- Born: 1972 (age 53–54)
- Known for: Performance Art
- Movement: Contemporary

= Latai Taumoepeau =

Australian contemporary artist (born 1972)

Latai Taumoepeau (born 1972) is an Australian contemporary artist. She is best known for her performance art, which explores the politics of race, colour and power in Australia. She has shown her works in leading Sydney galleries and venues including the Museum of Contemporary Art Australia, Carriageworks, Performance Space, the Sydney Opera House, Campbelltown Arts Centre, Casula Powerhouse Arts Centre, and the Australian Museum.

== Early life and education ==
Latai Taumoepeau was born in the Eora Nation, Sydney, Australia, where she currently lives and works. Taumoepeau is described as a punake, which is a Tongan term that refers to "performance artists, such as dancers, who use the body as their medium". The term punake is used to describe "artists who compose poetry and songs and choreograph them for performance. The word comes from puna (to fly) and hake (on high)."

== Career ==
Taumoepeau draws inspiration for her artwork from her Tongan heritage and seeks to address issues surrounding race, class and the female body politic.

Taumoepeau presented at a symposium at Melbourne's Contemporary Pacific Arts Festival which "celebrate[s] the creative practices among the Pacific diaspora in Australia".

Her artwork Dark Continent, 2018, was presented as a part of the 9th Asia Pacific Triennial of Contemporary Art (APT9) at Queensland Art Gallery | Gallery of Modern Art, in Brisbane. Dark Continent was also performed for the program duration of the 48HR Incident, a performance art and live action event which occurred over 48 hours from 29 to 31 May 2016.

In 2018, her performance piece Repatriate was also exhibited alongside Museum of Water as a part of the 2018 Perth Festival at the Fremantle Arts Centre. Repatriate sought to draw attention to the impact of rising sea levels on Pacific Island nations, including her motherland of the Kingdom of Tonga.

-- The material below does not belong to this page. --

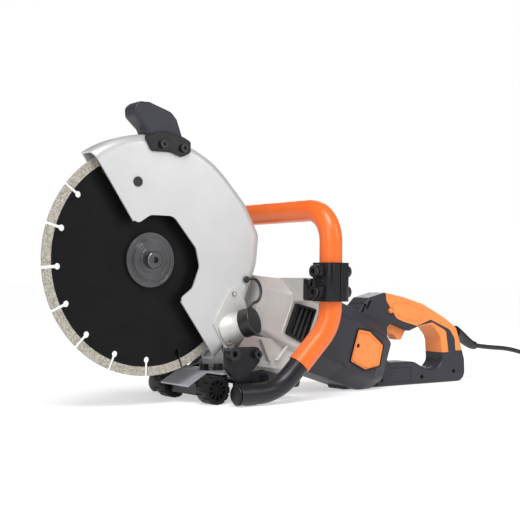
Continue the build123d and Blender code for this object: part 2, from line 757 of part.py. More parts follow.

Taumoepeau was part of the Sydney Biennale in 2020, presenting her work The Last Resort, a major installation on Cockatoo Island.

In 2020 & 2021, Taumoepeau designed the programme for REFUGE at Arts House, a programme of talks, live artworks and installations that prepares communities for the coming climate emergency, connecting contemporary politics, environmental scientists and indigenous knowledge holders to enable interconnected conversations for the survival of all beings.

== Work ==

=== Awards and nominations ===
- 2015: Best Artist, FBi Sydney Music, Arts & Culture (SMAC) Awards.